“No tengo nada para dar”
“Por tanto, si hay algún consuelo en Cristo, si algún estímulo de amor, si alguna comunión del Espíritu, si algún afecto entrañable, si alguna misericordia, completad mi gozo, sintiendo lo mismo, teniendo el mismo amor, unánimes, sintiendo una misma cosa” (Filipenses 2:1, 2).
En el capítulo 2 de Filipenses, el apóstol Pablo alienta a vivir un cristianismo auténtico. No hacer nada por interés personal, ni por vanidad, no considerarse superiores a los demás; por el contrario: preocuparse y ocuparse por los intereses ajenos.
Y ¿cómo es eso posible? Pablo indica a Jesucristo como inspiración y modelo: aquel que dejó la gloria que tenía en el cielo, que asumió la humanidad, que vivió en humildad y en obediencia y fue capaz de morir en nuestro favor.
Pablo dice también que debemos cuidar nuestra salvación y, aunque es Dios quien produce en nosotros el deseo de amarlo, tenemos el compromiso de vivir de modo puro, irreprensible, huyendo de la perversión y de la corrupción, siendo luz en el mundo. En una sociedad en la que la mayoría de la gente busca satisfacer sus propios intereses, Dios nos desafía a imitar a Cristo: a fin de ser luces para las personas, encaminándolas a Dios con nuestro ejemplo.
El Pr. Enrique Chaij publicó la historia de aquel predicador en Escocia que levantaba fondos para la construcción de un templo. Para su sorpresa, encontró en el alfolí de las ofrendas un papel doblado con la siguiente inscripción: “No tengo nada para dar, a no ser mi propia vida”. Lo firmaba un tal David Livingstone, quien llegó a ser médico y misionero en el corazón de África superando con creces las más grande de las donaciones.
Su admirable labor como explorador, médico y misionero proveyó un futuro mejor para los africanos, tanto que cuando murió (en 1873) los nativos exigieron que su corazón quedara con ellos, como recuerdo perenne de una vida dedicada y comprometida en favor del bienestar ajeno.
Y así sucedió. Mientras que el cuerpo inerte del gran benefactor fue llevado a la abadía de Westminster, en Londres, su corazón fue sepultado en tierras africanas. El que no había tenido nada para dar se dio a sí mismo.

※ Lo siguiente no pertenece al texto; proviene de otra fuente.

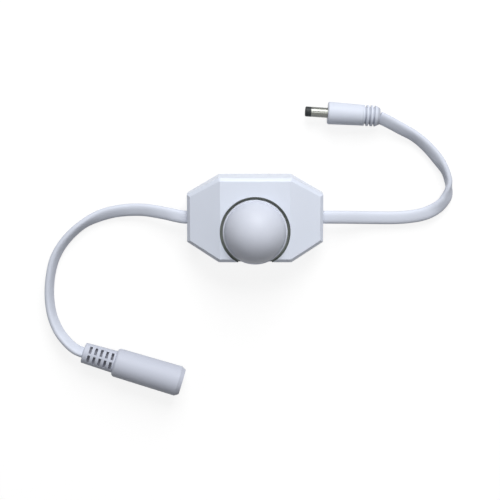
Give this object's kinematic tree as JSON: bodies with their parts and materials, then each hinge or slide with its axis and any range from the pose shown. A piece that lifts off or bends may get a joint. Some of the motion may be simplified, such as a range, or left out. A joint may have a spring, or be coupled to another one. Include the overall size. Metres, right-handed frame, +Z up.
{
  "type": "in-line led dimmer",
  "caption": "In-line rotary dimmer for low-voltage LED strips: octagonal clamshell housing with a domed knob, and flat cords to a barrel socket and a barrel plug.",
  "frame": {"origin": "middle of the housing's flat underside, on the surface that it lies on", "axes": "+X from the input cord's exit to the output cord's exit, +Y towards the housing's back wall, away from the wall that the knob's rim overhangs, +Z up through the knob"},
  "size_m": [0.1663, 0.1194, 0.0282],
  "materials": {
    "white_shell": "smooth moulded white plastic",
    "knob_white": "satin moulded white plastic",
    "cord_white": "soft white PVC jacket",
    "moulded_white": "soft white PVC overmould",
    "insert_black": "black moulded insulator",
    "plated_metal": "nickel-plated brass",
    "steel": "zinc-plated steel",
    "board_green": "glass-fibre board with green mask",
    "pot_black": "black moulded base",
    "carbon": "carbon film",
    "rotor_white": "white acetal",
    "chip_black": "black epoxy with tinned leads",
    "capacitor_can": "bare can on a black foot",
    "ceramic": "brown ceramic",
    "solder": "solder",
    "core_red": "PVC core insulation"
  },
  "bodies": {
    "housing": {"upper_shell": "white_shell", "lower_shell": "white_shell", "housing_screws": "steel", "potentiometer_body": "pot_black", "potentiometer_neck": "plated_metal", "potentiometer_washer": "steel", "potentiometer_nut": "plated_metal", "potentiometer_terminals": "solder", "resistive_track": "carbon", "circuit_board": "board_green", "switching_transistor": "chip_black", "timer_chip": "chip_black", "electrolytic_capacitor": "capacitor_can", "protection_diode": "chip_black", "chip_resistors": "chip_black", "chip_capacitors": "ceramic", "solder_joints": "solder", "input_wires": "core_red", "output_wires": "core_red", "input_cord": "cord_white", "socket_strain_relief": "moulded_white", "socket_body": "moulded_white", "socket_insert": "insert_black", "socket_centre_pin": "plated_metal", "socket_spring": "plated_metal", "output_cord": "cord_white", "plug_strain_relief": "moulded_white", "plug_body": "moulded_white", "plug_barrel": "plated_metal", "plug_tip_insulator": "insert_black", "plug_inner_contact": "plated_metal"},
    "control": {"knob": "knob_white", "potentiometer_shaft": "rotor_white", "wiper_rotor": "rotor_white", "wiper_brush": "plated_metal"}
  },
  "joints": [
    {"name": "knob_turn", "type": "hinge", "parent": "housing", "child": "control", "pos_m": [0, -0.0046, 0.014], "axis": [0, 0, 1], "range_deg": [-150, 150]}
  ]
}
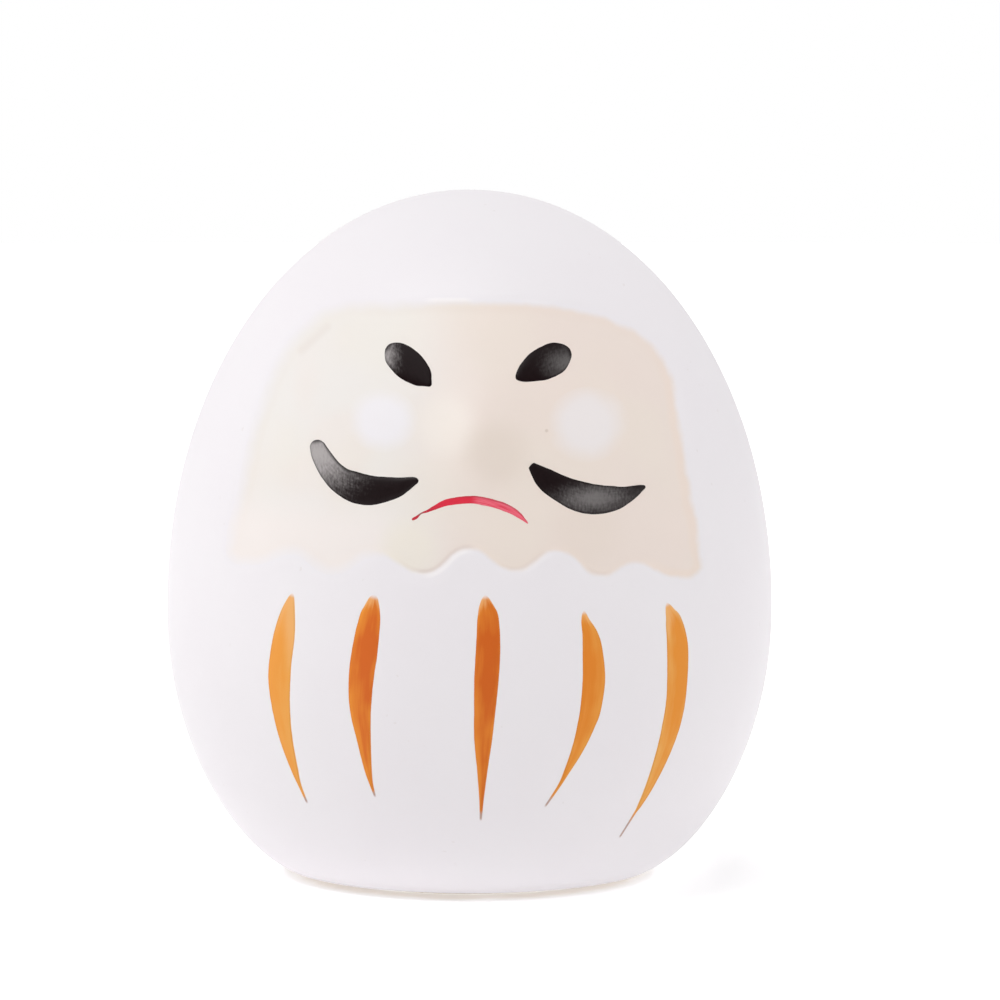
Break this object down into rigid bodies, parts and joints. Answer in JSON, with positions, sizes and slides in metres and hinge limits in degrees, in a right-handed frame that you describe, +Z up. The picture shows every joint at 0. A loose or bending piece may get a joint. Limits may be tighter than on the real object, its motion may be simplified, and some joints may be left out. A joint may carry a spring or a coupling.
{
  "type": "daruma doll",
  "caption": "Hollow egg-shaped papier-mache doll with a recessed painted face, blank eyes and brushed robe strokes, standing on a flat weighted foot.",
  "frame": {"origin": "middle of the underside of the foot, on the surface that the doll stands on", "axes": "+Z up through the crown, -Y out of the face, +X to the right of someone looking at the face"},
  "size_m": [0.0798, 0.0754, 0.09],
  "materials": {
    "robe_white": "satin white shell-lime coat over papier-mache",
    "face_cream": "matte cream paint, warmer towards its edge",
    "eye_white": "matte white paint with a soft edge",
    "ink_black": "glossy black ink with fine brush streaks",
    "lip_red": "satin red paint, thinner at the ends of the stroke",
    "stripe_orange": "satin orange paint, paler where the brush ran dry",
    "clay": "dry unfired clay, coated white on the outside edge",
    "raw_card": "rough grey-brown card",
    "raw_paper": "soft fibrous handmade paper"
  },
  "bodies": {
    "root": {"front_shell": "robe_white", "back_shell": "robe_white", "joining_band": "raw_card", "base_weight": "clay", "base_paper": "raw_paper", "face_panel": "face_cream", "left_eye": "eye_white", "right_eye": "eye_white", "left_eyebrow": "ink_black", "right_eyebrow": "ink_black", "left_moustache": "ink_black", "right_moustache": "ink_black", "mouth": "lip_red", "robe_stripe_1": "stripe_orange", "robe_stripe_2": "stripe_orange", "robe_stripe_3": "stripe_orange", "robe_stripe_4": "stripe_orange", "robe_stripe_5": "stripe_orange"}
  },
  "joints": []
}
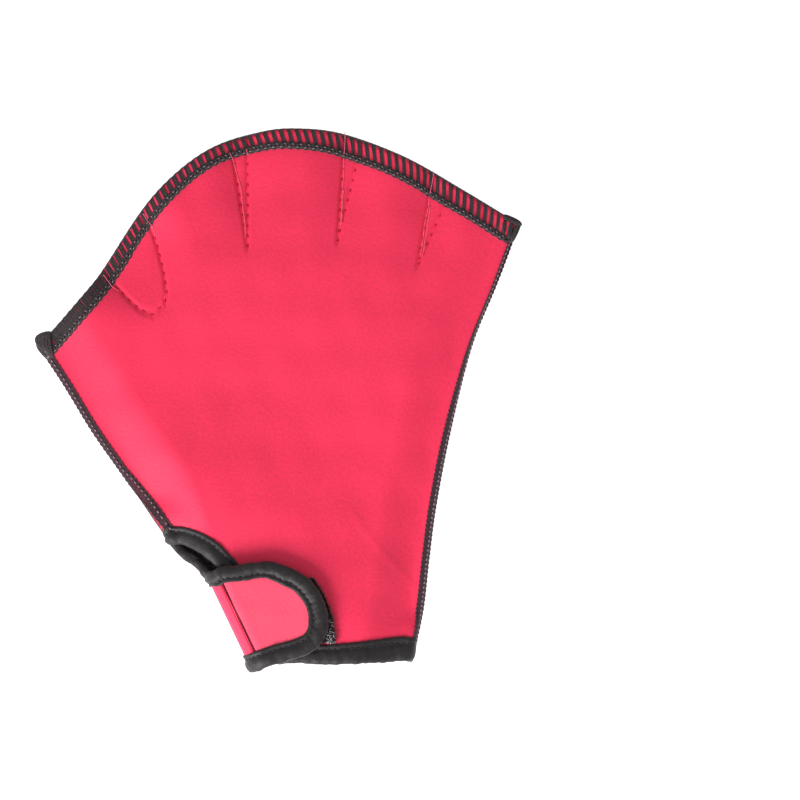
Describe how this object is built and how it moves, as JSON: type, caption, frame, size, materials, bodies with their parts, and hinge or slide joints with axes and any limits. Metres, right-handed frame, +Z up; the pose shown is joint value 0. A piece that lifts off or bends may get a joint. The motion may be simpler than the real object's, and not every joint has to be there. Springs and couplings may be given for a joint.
{
  "type": "webbed swim glove",
  "caption": "Flat fingerless webbed swim glove in neoprene with an open finger edge, bound wrist and hook-and-loop strap.",
  "frame": {"origin": "on the surface that the glove lies on, under the middle of its bounding box", "axes": "+Z up out of the surface, +Y from the wrist towards the fingers, +X from the thumb side to the little finger side"},
  "size_m": [0.1846, 0.2092, 0.0176],
  "materials": {
    "neoprene": "fine knit face on foam, matt with a soft sheen",
    "strap_neoprene": "the same knit face, a little lighter",
    "tape": "soft black folded tape, matt",
    "loop": "fuzzy black loop pile",
    "hook": "stiff black hooks on a woven ground"
  },
  "bodies": {
    "root": {"front_panel": "neoprene", "back_panel": "neoprene", "strap_tab": "strap_neoprene", "loop_patch": "loop", "hook_patch": "hook", "front_binding": "tape", "back_binding": "tape", "slit_binding": "tape"}
  },
  "joints": []
}
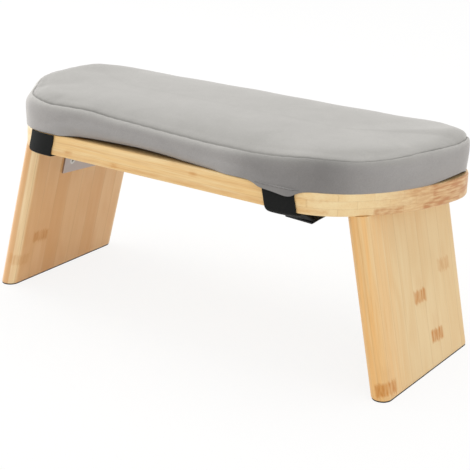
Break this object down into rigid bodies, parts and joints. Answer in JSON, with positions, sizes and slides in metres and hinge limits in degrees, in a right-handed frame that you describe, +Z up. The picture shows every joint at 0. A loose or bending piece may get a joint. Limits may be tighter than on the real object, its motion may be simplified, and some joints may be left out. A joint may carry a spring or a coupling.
{
  "type": "folding kneeling bench",
  "caption": "Low folding kneeling bench for meditation: a sloped bamboo board with rounded ends on splayed legs that fold flat on hinges, with a strapped-on grey cushion.",
  "frame": {"origin": "on the floor, at the middle of the whole object's footprint box", "axes": "+X along the seat board to the sitter's right, +Y forwards to the low front edge, +Z up"},
  "size_m": [0.4944, 0.2204, 0.2236],
  "materials": {
    "bamboo": "satin",
    "zinc_plated_steel": "satin",
    "pin_steel": "satin",
    "screw_steel": "satin",
    "pad_rubber": "matte",
    "microsuede": "matte",
    "grip_cloth": "matte",
    "foam": "matte",
    "elastic_webbing": "matte",
    "hook_tape": "matte"
  },
  "bodies": {
    "seat": {"seat_board": "bamboo", "cushion_cover": "microsuede", "cushion_base": "grip_cloth", "foam_pad": "foam", "left_seat_leaf": "zinc_plated_steel", "left_hinge_pin": "pin_steel", "left_seat_screws": "screw_steel", "left_rear_strap": "elastic_webbing", "left_front_strap": "elastic_webbing", "left_hook_tape": "hook_tape", "right_seat_leaf": "zinc_plated_steel", "right_hinge_pin": "pin_steel", "right_seat_screws": "screw_steel", "right_rear_strap": "elastic_webbing", "right_front_strap": "elastic_webbing", "right_hook_tape": "hook_tape"},
    "left_leg": {"left_leg": "bamboo", "left_foot_pad": "pad_rubber", "left_leg_leaf": "zinc_plated_steel", "left_leg_screws": "screw_steel"},
    "right_leg": {"right_leg": "bamboo", "right_foot_pad": "pad_rubber", "right_leg_leaf": "zinc_plated_steel", "right_leg_screws": "screw_steel"}
  },
  "joints": [
    {"name": "right_leg_fold", "type": "hinge", "parent": "seat", "child": "right_leg", "pos_m": [0.18609, 0.00209, 0.15701], "axis": [0, 0.9962, -0.0872], "range_deg": [0, 100], "deforming": ["right_rear_strap", "right_front_strap", "right_hook_tape"]},
    {"name": "left_leg_fold", "type": "hinge", "parent": "seat", "child": "left_leg", "pos_m": [-0.18609, 0.00209, 0.15701], "axis": [0, -0.9962, 0.0872], "range_deg": [0, 100], "deforming": ["left_rear_strap", "left_front_strap", "left_hook_tape"]}
  ]
}
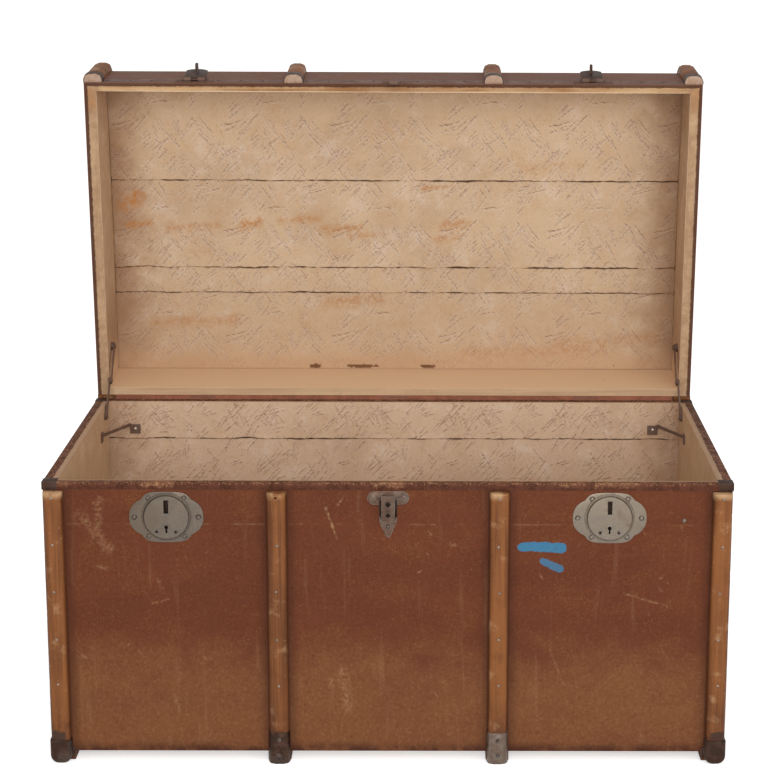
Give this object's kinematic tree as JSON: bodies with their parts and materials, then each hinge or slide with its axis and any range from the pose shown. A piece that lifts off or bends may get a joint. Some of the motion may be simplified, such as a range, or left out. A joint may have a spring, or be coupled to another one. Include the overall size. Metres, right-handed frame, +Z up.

Elena de White, refiriéndose a la actitud y la conducta del gran reformador Martín Lutero, relata lo que él escribió en una carta: “Heme aquí, dispuesto a sufrir la reprobación de su alteza y el enojo del mundo entero […] ¿no deberé, si es necesario, dar mi vida por amor de ellos” (El conflicto de los siglos, p. 172).
Como Pablo, como Livingstone y como Lutero, nosotros demos también nuestra vida por los demás. Nunca olvides que Jesús la dio por ti.